The simplistic solutions from the extreme right and left will never work; there are enough laws on the books right now to enable effective control of the problem the real issue is the will to enforce the laws already in place.

As I have stated in other forums one real way to effectively control the problem is to cut off the supply of illegal jobs, this would encourage people to get in line and immigrate legally.

The scumbags that want a cheap maid or gardener or picker of crops are the ones that perpetuate this inequitable system. They in turn need to be the ones to pay the price. Prosecute those low lifers and most of the problem will go away.

The heat and fire generated by this issue is, I believe hiding the true tragedy of this issue that is the human toll that the whole thing is generating, from the people who loose their lives crossing the borders, to those that are persecuted once they get here to those that are suffering in sub standard conditions of work. Additionally at the other end the costs to the whole community in providing health care, education and law enforcement, these are cost borne by us all.

Prosecute the employers first, stop people from risking their lives crossing and make available a workable immigration system that is the way to end this whole mess.

In My Humble Opinion


great post, seelight, and i've personally been quite psyched to see the response in the streets that this ludicrous house bill has inspired.

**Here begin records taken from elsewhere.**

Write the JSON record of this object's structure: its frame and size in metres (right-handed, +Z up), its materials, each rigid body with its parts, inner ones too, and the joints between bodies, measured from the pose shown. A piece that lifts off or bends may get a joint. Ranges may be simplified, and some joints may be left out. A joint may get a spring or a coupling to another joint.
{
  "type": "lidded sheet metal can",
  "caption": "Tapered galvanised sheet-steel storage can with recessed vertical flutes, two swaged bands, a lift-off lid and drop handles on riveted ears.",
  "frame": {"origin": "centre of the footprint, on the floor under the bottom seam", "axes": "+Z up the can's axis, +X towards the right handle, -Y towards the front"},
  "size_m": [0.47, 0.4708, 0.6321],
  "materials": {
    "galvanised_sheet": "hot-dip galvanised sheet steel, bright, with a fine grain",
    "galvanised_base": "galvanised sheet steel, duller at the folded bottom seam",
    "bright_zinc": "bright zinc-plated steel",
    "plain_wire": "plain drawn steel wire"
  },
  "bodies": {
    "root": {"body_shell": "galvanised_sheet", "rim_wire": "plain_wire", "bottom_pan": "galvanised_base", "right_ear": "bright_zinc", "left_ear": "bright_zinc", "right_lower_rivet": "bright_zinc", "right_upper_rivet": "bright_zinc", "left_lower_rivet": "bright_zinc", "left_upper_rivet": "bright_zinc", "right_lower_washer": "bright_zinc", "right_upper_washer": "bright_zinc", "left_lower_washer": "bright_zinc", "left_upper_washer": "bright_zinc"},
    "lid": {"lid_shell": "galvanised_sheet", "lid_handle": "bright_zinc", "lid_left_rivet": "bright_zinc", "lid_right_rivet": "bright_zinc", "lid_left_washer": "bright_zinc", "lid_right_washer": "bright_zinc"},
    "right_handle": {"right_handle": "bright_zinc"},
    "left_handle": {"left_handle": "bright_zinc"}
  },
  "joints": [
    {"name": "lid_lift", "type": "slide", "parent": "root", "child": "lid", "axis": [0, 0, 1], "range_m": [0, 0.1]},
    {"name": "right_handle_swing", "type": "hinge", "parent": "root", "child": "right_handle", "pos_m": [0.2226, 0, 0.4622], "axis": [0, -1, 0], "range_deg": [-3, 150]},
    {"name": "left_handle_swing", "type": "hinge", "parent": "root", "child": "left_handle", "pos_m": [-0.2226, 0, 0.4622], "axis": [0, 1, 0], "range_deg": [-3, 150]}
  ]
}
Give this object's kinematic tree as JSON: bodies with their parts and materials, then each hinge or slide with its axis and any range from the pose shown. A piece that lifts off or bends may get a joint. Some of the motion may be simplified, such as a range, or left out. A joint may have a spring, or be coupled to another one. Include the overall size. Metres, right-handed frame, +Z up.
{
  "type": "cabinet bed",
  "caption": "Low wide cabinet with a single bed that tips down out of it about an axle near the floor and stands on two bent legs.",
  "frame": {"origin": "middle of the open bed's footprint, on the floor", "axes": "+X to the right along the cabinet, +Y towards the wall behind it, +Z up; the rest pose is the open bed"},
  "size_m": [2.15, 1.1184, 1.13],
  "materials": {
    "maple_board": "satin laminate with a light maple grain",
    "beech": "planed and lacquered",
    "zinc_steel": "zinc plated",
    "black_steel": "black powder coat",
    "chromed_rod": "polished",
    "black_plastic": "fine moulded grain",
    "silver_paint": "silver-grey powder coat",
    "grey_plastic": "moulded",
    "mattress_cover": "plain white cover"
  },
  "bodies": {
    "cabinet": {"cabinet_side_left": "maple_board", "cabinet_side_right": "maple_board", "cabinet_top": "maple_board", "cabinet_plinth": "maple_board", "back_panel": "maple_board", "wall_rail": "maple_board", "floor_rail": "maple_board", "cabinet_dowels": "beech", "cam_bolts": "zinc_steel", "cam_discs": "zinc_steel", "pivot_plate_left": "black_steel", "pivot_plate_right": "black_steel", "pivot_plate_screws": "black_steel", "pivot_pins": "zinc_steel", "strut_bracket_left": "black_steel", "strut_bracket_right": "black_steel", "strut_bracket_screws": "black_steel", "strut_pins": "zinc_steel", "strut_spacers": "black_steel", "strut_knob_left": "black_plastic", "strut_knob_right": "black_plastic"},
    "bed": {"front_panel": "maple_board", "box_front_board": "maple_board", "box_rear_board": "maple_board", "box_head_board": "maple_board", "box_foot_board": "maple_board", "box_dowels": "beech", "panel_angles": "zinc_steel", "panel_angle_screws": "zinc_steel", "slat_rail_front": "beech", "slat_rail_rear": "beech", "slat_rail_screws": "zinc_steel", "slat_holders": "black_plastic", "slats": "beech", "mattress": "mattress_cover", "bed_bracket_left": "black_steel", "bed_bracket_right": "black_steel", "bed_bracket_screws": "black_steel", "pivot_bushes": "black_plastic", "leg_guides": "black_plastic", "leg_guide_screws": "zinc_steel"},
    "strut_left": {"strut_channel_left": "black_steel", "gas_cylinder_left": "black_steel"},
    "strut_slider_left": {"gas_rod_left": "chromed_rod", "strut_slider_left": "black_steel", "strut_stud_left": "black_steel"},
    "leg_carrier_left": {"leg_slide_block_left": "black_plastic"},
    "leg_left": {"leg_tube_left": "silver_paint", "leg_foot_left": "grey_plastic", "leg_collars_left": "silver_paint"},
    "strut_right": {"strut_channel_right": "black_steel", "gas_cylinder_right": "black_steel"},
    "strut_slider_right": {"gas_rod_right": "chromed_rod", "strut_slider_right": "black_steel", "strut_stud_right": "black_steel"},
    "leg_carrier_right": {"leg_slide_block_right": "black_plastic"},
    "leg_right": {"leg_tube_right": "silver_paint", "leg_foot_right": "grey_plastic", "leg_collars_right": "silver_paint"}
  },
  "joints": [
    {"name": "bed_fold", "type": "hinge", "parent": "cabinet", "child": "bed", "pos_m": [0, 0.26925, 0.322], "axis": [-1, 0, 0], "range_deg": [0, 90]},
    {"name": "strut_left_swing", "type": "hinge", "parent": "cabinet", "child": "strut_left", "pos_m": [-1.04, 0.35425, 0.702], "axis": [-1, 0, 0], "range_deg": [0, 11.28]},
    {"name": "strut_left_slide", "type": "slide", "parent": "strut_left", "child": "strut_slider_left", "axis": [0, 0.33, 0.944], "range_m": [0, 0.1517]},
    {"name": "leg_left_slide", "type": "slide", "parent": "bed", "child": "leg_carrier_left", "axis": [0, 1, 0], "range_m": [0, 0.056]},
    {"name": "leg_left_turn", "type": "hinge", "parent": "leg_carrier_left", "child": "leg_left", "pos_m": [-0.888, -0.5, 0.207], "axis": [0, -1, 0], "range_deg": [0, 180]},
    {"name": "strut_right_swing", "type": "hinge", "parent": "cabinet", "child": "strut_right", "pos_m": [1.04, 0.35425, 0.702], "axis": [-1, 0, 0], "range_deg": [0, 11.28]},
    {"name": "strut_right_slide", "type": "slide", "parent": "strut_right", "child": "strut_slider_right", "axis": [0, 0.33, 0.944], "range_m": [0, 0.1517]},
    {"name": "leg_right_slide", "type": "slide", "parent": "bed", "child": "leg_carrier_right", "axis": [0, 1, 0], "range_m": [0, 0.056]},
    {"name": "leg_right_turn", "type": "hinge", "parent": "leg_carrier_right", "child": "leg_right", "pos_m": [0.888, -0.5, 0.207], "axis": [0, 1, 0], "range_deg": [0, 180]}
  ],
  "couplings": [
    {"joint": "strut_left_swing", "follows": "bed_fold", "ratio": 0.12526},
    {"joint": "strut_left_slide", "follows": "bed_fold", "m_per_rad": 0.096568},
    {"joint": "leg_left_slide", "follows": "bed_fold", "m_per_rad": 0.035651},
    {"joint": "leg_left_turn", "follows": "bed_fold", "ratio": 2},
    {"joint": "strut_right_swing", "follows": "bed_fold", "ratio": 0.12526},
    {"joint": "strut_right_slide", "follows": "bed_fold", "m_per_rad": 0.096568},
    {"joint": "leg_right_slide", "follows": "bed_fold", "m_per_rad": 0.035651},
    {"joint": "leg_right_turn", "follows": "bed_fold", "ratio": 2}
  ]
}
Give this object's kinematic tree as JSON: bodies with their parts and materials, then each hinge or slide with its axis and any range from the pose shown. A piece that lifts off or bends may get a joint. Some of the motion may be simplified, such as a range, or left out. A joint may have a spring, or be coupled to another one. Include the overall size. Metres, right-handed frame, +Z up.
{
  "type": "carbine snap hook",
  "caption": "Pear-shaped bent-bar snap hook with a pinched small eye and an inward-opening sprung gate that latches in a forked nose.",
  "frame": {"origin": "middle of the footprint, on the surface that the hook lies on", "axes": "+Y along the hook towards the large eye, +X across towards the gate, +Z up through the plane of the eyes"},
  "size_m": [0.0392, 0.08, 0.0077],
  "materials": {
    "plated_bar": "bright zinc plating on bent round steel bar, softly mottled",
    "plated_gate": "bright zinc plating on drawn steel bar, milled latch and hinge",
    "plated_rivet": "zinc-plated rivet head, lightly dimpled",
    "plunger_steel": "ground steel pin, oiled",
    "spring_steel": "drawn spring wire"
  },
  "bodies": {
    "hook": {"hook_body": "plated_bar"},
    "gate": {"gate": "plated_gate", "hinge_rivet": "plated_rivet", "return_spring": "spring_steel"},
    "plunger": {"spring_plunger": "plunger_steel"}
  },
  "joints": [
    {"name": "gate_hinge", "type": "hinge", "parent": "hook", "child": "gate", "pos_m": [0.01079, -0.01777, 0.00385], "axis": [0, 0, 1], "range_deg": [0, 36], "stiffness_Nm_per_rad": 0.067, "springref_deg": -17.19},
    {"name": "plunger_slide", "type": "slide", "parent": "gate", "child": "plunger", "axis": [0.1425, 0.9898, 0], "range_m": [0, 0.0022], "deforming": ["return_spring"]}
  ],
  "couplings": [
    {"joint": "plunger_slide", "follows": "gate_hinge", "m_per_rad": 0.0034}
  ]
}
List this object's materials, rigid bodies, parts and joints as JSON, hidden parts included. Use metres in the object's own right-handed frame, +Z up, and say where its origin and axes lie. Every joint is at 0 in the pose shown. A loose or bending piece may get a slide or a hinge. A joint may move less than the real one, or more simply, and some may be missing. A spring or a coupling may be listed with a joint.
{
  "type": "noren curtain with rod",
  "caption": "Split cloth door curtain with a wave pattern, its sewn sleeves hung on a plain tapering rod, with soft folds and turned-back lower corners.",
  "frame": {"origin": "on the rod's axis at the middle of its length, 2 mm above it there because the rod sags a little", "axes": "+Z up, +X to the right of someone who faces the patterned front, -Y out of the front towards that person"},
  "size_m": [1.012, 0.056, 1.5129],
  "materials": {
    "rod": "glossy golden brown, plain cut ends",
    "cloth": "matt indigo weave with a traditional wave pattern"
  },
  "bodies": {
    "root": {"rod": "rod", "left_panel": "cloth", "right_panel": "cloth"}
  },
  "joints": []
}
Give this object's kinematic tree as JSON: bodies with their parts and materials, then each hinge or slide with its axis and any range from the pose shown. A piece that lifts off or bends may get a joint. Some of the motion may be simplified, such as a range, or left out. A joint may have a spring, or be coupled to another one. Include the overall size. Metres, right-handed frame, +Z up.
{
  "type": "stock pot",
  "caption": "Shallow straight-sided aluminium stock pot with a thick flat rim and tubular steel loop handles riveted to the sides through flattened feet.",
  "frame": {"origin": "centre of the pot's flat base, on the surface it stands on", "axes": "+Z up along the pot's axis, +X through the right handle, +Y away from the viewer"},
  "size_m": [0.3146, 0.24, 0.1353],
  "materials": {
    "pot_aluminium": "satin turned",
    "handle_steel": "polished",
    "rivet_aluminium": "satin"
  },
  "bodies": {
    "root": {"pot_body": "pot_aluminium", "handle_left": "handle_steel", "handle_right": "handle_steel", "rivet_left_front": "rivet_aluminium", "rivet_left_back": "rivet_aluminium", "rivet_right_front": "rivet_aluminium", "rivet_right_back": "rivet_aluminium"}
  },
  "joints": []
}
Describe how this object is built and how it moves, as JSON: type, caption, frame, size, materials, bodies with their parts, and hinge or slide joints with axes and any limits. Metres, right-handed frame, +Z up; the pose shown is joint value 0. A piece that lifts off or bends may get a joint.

but i have a question: are you sure that los bros hernandez are 2d generation immigrants? (i'm pretty sure they're not first.) are you sure that they don't trace their roots in the socal area from before when socal was a part of the u.s. of a.? (don't forget that the city of los angeles was founded in 1776, but california never joined the union until 1845.)

keep blogging the good fight . . .


pee ess: to add to your list, be sure to re/view the work of li young lee, agha shahid ali, and jessica abel.

From a humanitarian perspective, our fellow human beings, who migrate to support their families, continue to suffer at the hands of immigration policies that separate them from family members and drive them into remote parts of the American desert, sometimes to their deaths. This suffering should not continue.

Now is the time to address this pressing humanitarian issue which affects so many lives and undermines basic human dignity. Our society should no longer tolerate a status quo that perpetuates a permanent underclass of persons and benefits from their labor without offering them legal protections.